Cette guerre politique a trouvé son premier acte formel avec le rappel, jeudi, de l’ambassadeur de France en Italie, Christian Masset, pour «consultations». Pas question, pour Paris, de laisser croire que le «grand débat national» et les convulsions sociales liées aux «gilets jaunes» ligotent l’action gouvernementale. Alors qu’Emmanuel Macron alignait une journée entière de débat en Bourgogne, en particulier avec des jeunes, le Ministère des affaires étrangères a mis les points sur les i en qualifiant la visite de Luigi Di Maio «d’électoraliste». «Avoir des désaccords est une chose, instrumentaliser la relation à des fins électorales en est une autre», a déclaré sa porte-parole après avoir parlé de «provocation inacceptable».
Au nom de la coordination
La réalité, toutefois, n’est pas aussi scandaleuse. Certes, Luigi Di Maio a transgressé les habitudes et la bienséance diplomatique en venant, au coeur de la France et à deux pas de Paris, se mêler de politique intérieure. Mais il l’a fait dans un contexte – la préparation des élections européennes du 26 mai – qui lui permet de justifier cette démarche, au nom de la coordination entre la future liste de son mouvement et celle envisagée par les «gilets jaunes» autour de la personnalité d’une de leurs égéries, Ingrid Levavasseur. On se souvient qu’en juin 2018, le premier ministre Viktor Orban avait utilisé le même argument pour justifier son intervention auprès de la minorité hongroise de Roumanie, devant laquelle il avait fustigé l’islam et l’Europe non démocratique. Une différence d’attitude radicale avec l’ex-premier ministre français Manuel Valls, parti briguer la mairie de Barcelone lors des élections municipales qui auront lieu le même jour. L’ancien chef du gouvernement socialiste (20142016) a, lui, démissionné de ses fonctions de député français.

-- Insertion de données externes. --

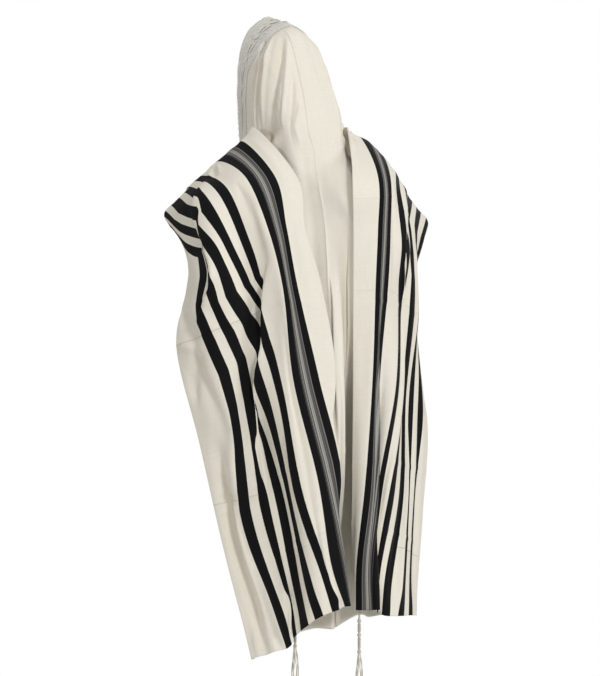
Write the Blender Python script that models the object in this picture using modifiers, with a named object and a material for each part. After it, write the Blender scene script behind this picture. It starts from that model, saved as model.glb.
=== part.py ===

Le problème est que cette attitude des populistes italiens est une provocation délibérée. Depuis l’automne 2018 et les incursions de la police française en Italie au col de Montgenèvre, et compte tenu des difficultés fréquentes entre les autorités des deux pays au sujet de l’afflux de migrants dans la zone frontalière Menton-Vintimille, le gouvernement de Rome a radicalement modifié sa stratégie vis-à-vis de la France.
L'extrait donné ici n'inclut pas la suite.